In Germany you can work as an employee under a boss or you can be self-employed which means you are responsible for yourself. Self-employment can be divided in trade (Gewerbetreibender) and someting (not exaclty but close to) freelancing (Freiberufler). This article is about “Gewerbetreibender” because that is the kind I have experience with.
“Gewerbetreibende” are independent workers with the intention to make profit from trade. These include production, manufacturing and service providers. In my case service provider because I sell advertisement space on the internet and in mobile apps.
A “Gewerbetreibender” intents to work permanent and is not bound by any instructions. This means a free choice of customers and working hours.
Does everything you have read until now still applies to you? In that case the next steps will help you on your way to your big goal: Your own business! The rest of this article shows you the steps in chronological order. But everything starts with a planning!
To know exactly what happens when and in what order, I created my planning as a fishbone diagram:
The plannings serves you as an orienation and personal reassurance you don’t forget on your way to the goal. Important here is that the planning is a work in progress and can be changed at any time.
Once you created your planning, you can start! What follows is a journal with actions taken by me day by day.
Day 1. “Gewerbe anmelden”
Registering a trade business (Gewerbe) in Germany takes place at the Bezirksamt/Ordnungsamt. For me this meant a visit to the Bezirksamt Treptow-Köpenick. Check the opening hours before you go to prevent waiting for closed doors.
- Completed form Form “Gewerbeanmeldung”
- Identification document
- Costs: €26,– (with EC-Card, per submission, per person)
Experience #1: Together with the official we walked through the form again to make sure you have filled out everything correctly. It also helps you to choose the proper activity name (Tätigkeit).
Experience #2: I did not need my “Meldebescheinigung”. The information in my passport was sufficient to find me in the system. I recommend however to bring your “Meldebescheinigung” anyway.
If you were successful in this meeting, you are now “Gewerbetreibender” 🎉
- Store the original “Gewerbeschein” in a safe place. Other authorities just need a copy.
- Cancelling your business happens at the same location with charges.
Day 2. Finanzamt
The Finanzamt might automatically come to you after the “Gewerbeanmeldung” but after calling them, I chose to go there in person. I did not need an appointment but filled out the form the best I could to be prepared. Together with the official, we filled in the missing information and within a few minutes I was successfully registered at the Finanzamt. After this meeting, I received a new tax number for the business.
- Bundesfinanzministerium, Fragebogen zur steuerlichen Erfassung, Search Form “Fragebogen zur steuerlichen Erfassung”
- Identification document
- Gewerbeschein (copy)
- Costs: €0,–
Experience: The official also explained when the tax return (Steuererklärung) is due and what form to use for this. The form can only be submitted digitally with Elster
Elster (Elektronische Steuererklärung) is a project for handling tax returns over the internet.
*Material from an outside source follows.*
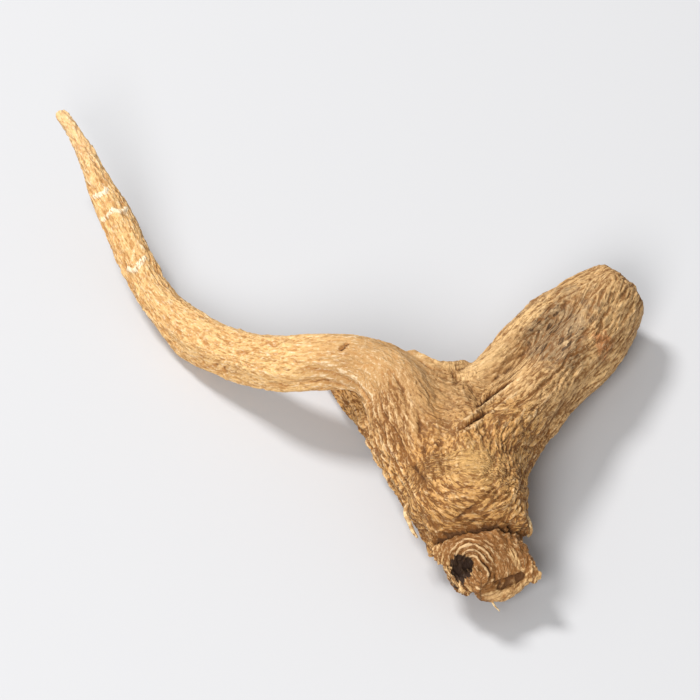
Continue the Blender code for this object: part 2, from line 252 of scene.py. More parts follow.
cut.object = egg
apply_modifiers()
bpy.data.objects.remove(egg)

# Thin edges on the neck's end: what is left of the bowl's wall on its outer side, the
# edge on its inner side, a peg between them, the ridge beside the flat facet, the
# curled knob that the ridge ends in and a bud on the left. The wall is thicker below.
THIN_EDGES = [
    [(15.5, -41.7, 7.2, 0.42), (16.2, -42.8, 6.8, 0.34), (16.8, -43.6, 6.2, 0.32),
     (17.6, -44.6, 5.6, 0.32), (18.3, -45.3, 5.1, 0.34), (18.9, -45.6, 4.8, 0.3)],
    [(19.9, -44.2, 7.5, 0.3), (20.3, -45.2, 7.1, 0.36), (20.8, -45.9, 6.4, 0.42),
     (21.5, -46.0, 5.4, 0.5)],
    [(19.3, -44.8, 6.4, 0.35), (19.5, -45.5, 5.8, 0.36), (19.5, -45.9, 5.2, 0.32),
     (19.4, -46.1, 4.6, 0.2)],
    [(25.2, -41.3, 9.0, 0.2), (25.8, -42.1, 8.5, 0.3), (26.4, -42.7, 7.6, 0.32),
     (27.2, -43.4, 6.8, 0.38)],
    [(27.2, -43.4, 6.8, 0.38), (27.7, -43.0, 7.3, 0.4), (28.4, -42.8, 7.3, 0.42),
     (29.0, -43.1, 6.9, 0.44), (29.1, -43.6, 6.2, 0.44), (28.6, -44.0, 5.8, 0.44),
     (27.8, -44.1, 5.8, 0.4)],
    [(14.6, -39.9, 7.6, 0.5), (14.0, -39.7, 7.5, 0.42), (13.4, -39.5, 7.3, 0.5),
     (13.2, -39.2, 6.9, 0.4)],
]
WALL_BACK = [
    (16.2, -40.9, 6.0, 0.8), (16.9, -41.9, 5.5, 0.9), (17.5, -42.8, 4.9, 1.0),
    (18.2, -43.7, 4.3, 1.0), (18.9, -44.4, 4.0, 0.8), (19.7, -44.8, 3.9, 0.7),
]
form = bmesh.new()
form.from_mesh(skin.data)
for rows in THIN_EDGES + [WALL_BACK]:
    add_strip(form, rows)
form.to_mesh(skin.data)
form.free()
fuse(0.215)
fine = skin.data
count = len(fine.vertices)

flat = np.empty(count * 3)
fine.vertices.foreach_get("co", flat)
points = flat.reshape(-1, 3) / MM
pairs = np.empty(len(fine.edges) * 2, int)
fine.edges.foreach_get("vertices", pairs)
pairs = pairs.reshape(-1, 2)
degree = np.bincount(pairs.ravel(), minlength=count)[:, None]


def relax(values, passes, strength=0.5):
    """Values drawn towards the mean of each vertex's neighbours."""
    for _ in range(passes):
        total = np.empty_like(values)
        for column, value in enumerate(values.T):
            total[:, column] = np.bincount(
                pairs[:, 0], weights=value[pairs[:, 1]], minlength=count
            ) + np.bincount(pairs[:, 1], weights=value[pairs[:, 0]], minlength=count)
        values = values + strength * (total / degree - values)
    return values


def patch(centre, size, edge=0.35):
    """A soft spot round a place in millimetres: 1 in its middle, 0 outside."""
    gap = np.linalg.norm((points - np.array(centre)) / np.array(size), axis=1)
    return np.clip((1.0 + edge - gap) / (2 * edge), 0.0, 1.0)


# The copied form is smoothed until its flat faces are gone, then swollen back. The
# neck's end keeps its sharp rims.
sharp = patch((22.0, -43.5, 6.0), (7.5, 4.0, 6.0), 0.2)[:, None]
EVEN, SWELL, CRISP = 26, 0.6, 4
smooth = relax(points, EVEN)
smooth = smooth + SWELL * (smooth - relax(smooth, EVEN))
points = sharp * relax(points, CRISP) + (1.0 - sharp) * smooth

# The skin is drawn in at the left shoulder, where the neck leaves the body. It is
# evened out by the scar and over the fills, and worn flat on the facet by the scar.
for centre, size, edge, move in (
    ((11.4, -36.9, 6.2), (2.0, 2.2, 4.5), 0.5, (1.9, 0.9, 0.2)),
    ((9.6, -32.3, 7.0), (2.8, 4.2, 6.0), 0.6, (0.8, 0.15, 0.0)),
    ((13.6, -39.6, 5.4), (1.6, 2.0, 4.0), 0.5, (0.8, 0.3, 0.0)),
):
    points += patch(centre, size, edge)[:, None] * np.array(move)
for centre, size, passes in (
    ((21.9, -45.0, 6.8), (1.5, 1.3, 1.8), 16),
    ((12.6, -11.6, 13.8), (3.8, 5.0, 2.6), 110),
):
    weight = patch(centre, size, 0.4)[:, None]
    points = points + weight * (relax(points, passes) - points)
FACET_NORMAL = np.array((0.271, -0.587, 0.763))
facet = patch((24.6, -43.2, 7.9), (2.1, 1.9, 2.2), 0.3)
above = np.clip((points - np.array((24.8, -43.3, 7.6))) @ FACET_NORMAL, -0.4, 1.0)
points -= (facet * above)[:, None] * FACET_NORMAL


def set_points(values):
    fine.vertices.foreach_set("co", (values * MM).ravel())
    fine.update()


def get_normals():
    flat = np.empty(count * 3)
    fine.vertices.foreach_get("normal", flat)
    return flat.reshape(-1, 3)


set_points(points)
normals = get_normals()

limbs = {name: Limb(stations) for name, stations in LIMB_STATIONS.items()}
places = {name: limb.coordinates(points) for name, limb in limbs.items()}


def shares(power):
    """How much each limb rules each vertex."""
    pull = {
        name: 1.0 / np.maximum(place[3], 0.3) ** power for name, place in places.items()
    }
    total = sum(pull.values())
    return {name: value / total for name, value in pull.items()}


def beyond(name, start, reach):
    """A limb's share, which comes in over a reach from a distance along it."""
    return share[name] * np.clip((places[name][0] - start) / reach, 0.0, 1.0)


share = shares(10)
leg_far = beyond("long_leg", 28.0, 12.0)
arch = beyond("long_leg", 12.0, 10.0) - leg_far
strands = share["inner_strand"] + beyond("outer_strand", 14.0, 8.0)
bulge = patch((19.6, -30.6, 15.5), (3.6, 4.6, 4.0), 0.6)

# The way the fibres lie: along each limb, but round the bulge over the shoulder and
# round the stem scar on the neck.
lie = sum(share[name][:, None] * places[name][4] for name in limbs)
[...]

Since I still have time, I have not explored this yet. The moment I will use Elster, I will share my experiences here with you.
Day 3. Handelsregister (Trade register)
As a Kleingewerbetreibender (Small business, < €100.000 yearly revenue) I am not required to register at the Handelsregister (Trade register). Only when I want to name my company anything other than my personal name, I need to register.
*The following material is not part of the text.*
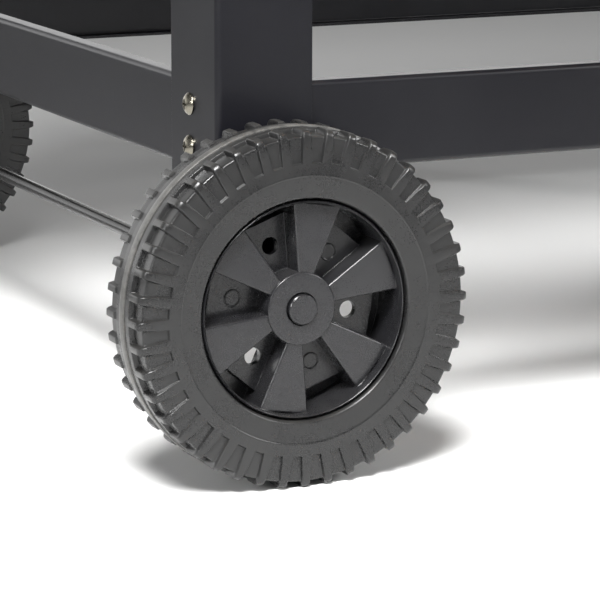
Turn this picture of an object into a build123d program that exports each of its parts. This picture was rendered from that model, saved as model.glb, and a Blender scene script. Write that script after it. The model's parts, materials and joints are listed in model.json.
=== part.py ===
"""Offset smoker: a barrel cook chamber on a wheeled sheet-metal cart, with a side firebox.

Everything is drawn in the cart frame, in millimetres: x = 0 is the outer face of the legs at
the wheel end and grows towards the chimney, y = 0 is the cart's middle plane and -y the
front, z = 0 is the ground. Each finished piece is then moved once so that the row's origin is
on the ground under the middle of the smoker's bounding box.
"""
import os
from math import cos, degrees, radians, sin

from build123d import *

os.makedirs("parts", exist_ok=True)

# Row origin, in the cart frame
ROW_ORIGIN = (226, -96.75, 0)

# Sheet metal
SHEET = 2.0                 # legs, rails, barrels
BEND = 3.5                  # outer bend radius
GAP = 0.3                   # between pieces that move past each other
PIN_PLAY = 0.05             # radial play of hinge pins in their bores

# Cart
CART_LENGTH = 720
CART_DEPTH = 621            # over the legs' front and back faces
LEG_FRONT = 57              # flange that faces front or back
LEG_SIDE = 63               # flange that faces the cart's end
LEG_TOP = 640
WHEEL_LEG_BOTTOM = 70       # the wheel-end legs stop just below the axle
FOOT_LEG_BOTTOM = 4
RAIL_BOTTOM = 163
RAIL_HEIGHT = 50
RAIL_LIP = 10
CORNER_CLEAR = 2.5          # cross members stop this far short of a leg's inner bend
SCREW_INSET = 37            # frame screws, from the leg's front face
RAIL_SCREW_Z = (175.8, 199.4)
SADDLE_SCREW_Z = (560, 610)
SCREW_R = 3.0               # M6
HEAD_R = 6.3
HEAD_HEIGHT = 3.4
NUT_FLATS = 10.0
NUT_HEIGHT = 5.0

# Wheels: depth is counted inwards from the tyre's outer sidewall
WHEEL_R = 98
WHEEL_WIDTH = 48
WHEEL_X = 28
TRACK = 733                 # over the tyres' outer sidewalls
AXLE_R = 4.0
AXLE_PLAY = 0.08
RIM_R = 60.0
SPOKE_R = 57.5
SPOKE_COUNT = 6
SPOKE_HALF_ANGLE = 14.35
FIRST_SPOKE = 20
SPOKE_DEPTH = (8.5, 40)
HUB_R = 20
HUB_DEPTH = (7, 46)
WEB_R = 46                  # inner, shallower part of the web
WEB_DEPTH = (22, 26)
OUTER_WEB_DEPTH = (31, 33.5)
WEB_HOLE_R = 4.75
WEB_HOLE_PITCH_R = 35
AXLE_END = 6.2              # depth where the axle stops, inside its cap
CAP_R = 8.3
CAP_DEPTH = (4.6, 10.6)
CAP_EDGE = 0.6              # chamfer round the cap's face
CAP_PLAY = 0.6              # radial play of the cap in the hub's counterbore
COUNTERBORE_END = 11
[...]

For registering at the Gewerbeamt (Day 1), I did not need a company name. The company will get my name and the job title, in my case:
Loek van den Ouweland Software Engineering. This name needs to be specified on all official documents (Impressum, Stationary).
Since I did not register, I also do not need to pay a fee.
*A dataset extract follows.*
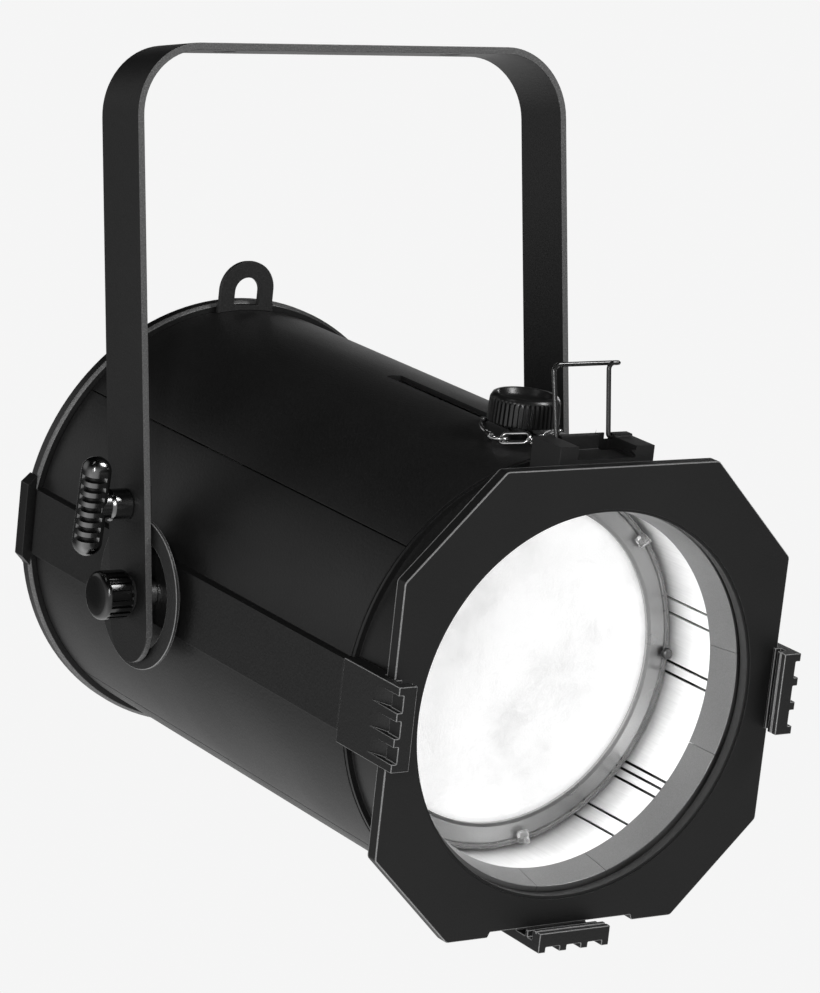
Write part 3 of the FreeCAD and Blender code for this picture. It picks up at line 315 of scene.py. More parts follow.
# Metal: grey level, roughness, how far that varies, marks per metre, their stretch, their height.
METALS = {
    "dark_chrome": (0.17, 0.20, 0.04, 5000.0, EVEN, 0.000002),
    "bright_steel": (0.72, 0.22, 0.06, 2500.0, DRAWN, 0.00001),
    "zinc_screws": (0.12, 0.34, 0.06, 1800.0, EVEN, 0.00002),
    "grey_aluminium": (0.30, 0.42, 0.06, 1500.0, EVEN, 0.00002),
    "supply_case": (0.55, 0.38, 0.08, 1200.0, DRAWN, 0.00002),
}
MATERIALS = {name: painted(name, *look) for name, look in PAINTS.items()}
MATERIALS.update((name, metal(name, *look)) for name, look in METALS.items())
MATERIALS.update({
    "bare_aluminium": rings_metal("bare_aluminium", 0.46, 0.30, 900.0),
    "polished_aluminium": reflector("polished_aluminium"),
    "lens_glass": lit_glass("lens_glass"),
    "clear_plastic": clear_plastic("clear_plastic"),
    "emitter_yellow": phosphor("emitter_yellow"),
    "circuit_green": board_green("circuit_green"),
})


# ---- building tools -----------------------------------------------------------------------------

SHARP = math.radians(34.0)
EASED_FROM = math.radians(30.0)
EASE_STEPS = 2


def extent(node, place=HEAD):
    """A CAD node's lowest and highest corner in a body's own axes, in millimetres."""
    back = place.inverted()
    spots = [back @ vertex.co for vertex in NODES[node].data.vertices]
    low = Vector([min(spot[i] for spot in spots) for i in range(3)]) / MM
    high = Vector([max(spot[i] for spot in spots) for i in range(3)]) / MM
    return low, high


def finish_piece(name, mesh, slot, body="head", place=HEAD, nodes=(), material=None,
                 second="edge_highlight_paint"):
    """Make a piece of a mesh drawn in millimetres in a body's own axes, and hang it on the body.

    Faces with material index 1 take the second material.
    """
    bmesh.ops.remove_doubles(mesh, verts=mesh.verts, dist=1e-4)
    bmesh.ops.recalc_face_normals(mesh, faces=mesh.faces)
    mesh.transform(Matrix.Scale(MM, 4))
    for face in mesh.faces:
        face.smooth = True
    for edge in mesh.edges:
        edge.smooth = len(edge.link_faces) == 2 and edge.calc_face_angle(0.0) < SHARP
    data = bpy.data.meshes.new(name)
    mesh.to_mesh(data)
    mesh.free()
    data.materials.append(MATERIALS[material or slot])
    if any(face.material_index for face in data.polygons):
        data.materials.append(MATERIALS[second])
    piece = bpy.data.objects.new(name, data)
    bpy.context.scene.collection.objects.link(piece)
    piece.matrix_world = place
    weighted = piece.modifiers.new("weighted", "WEIGHTED_NORMAL")
    weighted.keep_sharp = True
    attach(piece, body)
    if nodes:
        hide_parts(*nodes)
    return piece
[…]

Day 4. Krankenkasse (Health insurance)
I called my health insurance and informed them I am now “Gewerbetreibender”. They send me a form (“Angaben für die freiwillige Versicherung als Selbstständiger”) where I need to specify my estimated revenue. Based on these numbers they calculate my new insurance contribution.
Day 5. Berufsgenossenschaft (Professional and Trade Association)
In Germany companies are required to insure their employees against work-related accidents. I needed to register at the “Berufsgenossenschaft” but since I don’t have employees, I do not have to pay anything.
Day 6. Geschäftskonto (Business account)
I read different stories about this subject and came to the conclusion that there is no legal requirement for a small business to have a separate business bank account. But since banks have their own terms and conditions regarding private/business accounts, I searched for a dedicates busniness account.
These days, many online banks are available for freelancers and small business owners. However after reading reviews online, I chose a traditional bank as my partner and here I can only recommend you to google ‘Geschäftskonten vergleichen’ and choose the bank that fits your needs and wishes best.
- Identification document
Day 7. Rentenversicherung (Pension)
After registering as “Gewerbetreibende” (Day 1) I was also required to inform the “Deutche Rentenversicherung”. I called them and they send me a form (“Fragebogen zur Feststellung der Versicherungspflicht als selbstständig Tätiger”) to find out if I am required to pay into the “Rentenversicherung”.
On their website you can search for form V0023. Important here was that if you already have a pension number in Germany, you have to send the form to the same organisation where you were insured before.
Day 8. Work!
You survived the bureaucracy and now you need to put life in your business! I hope my experience will guide you and reduce the fear for the unknown. Many people managed to do it. You can do it too!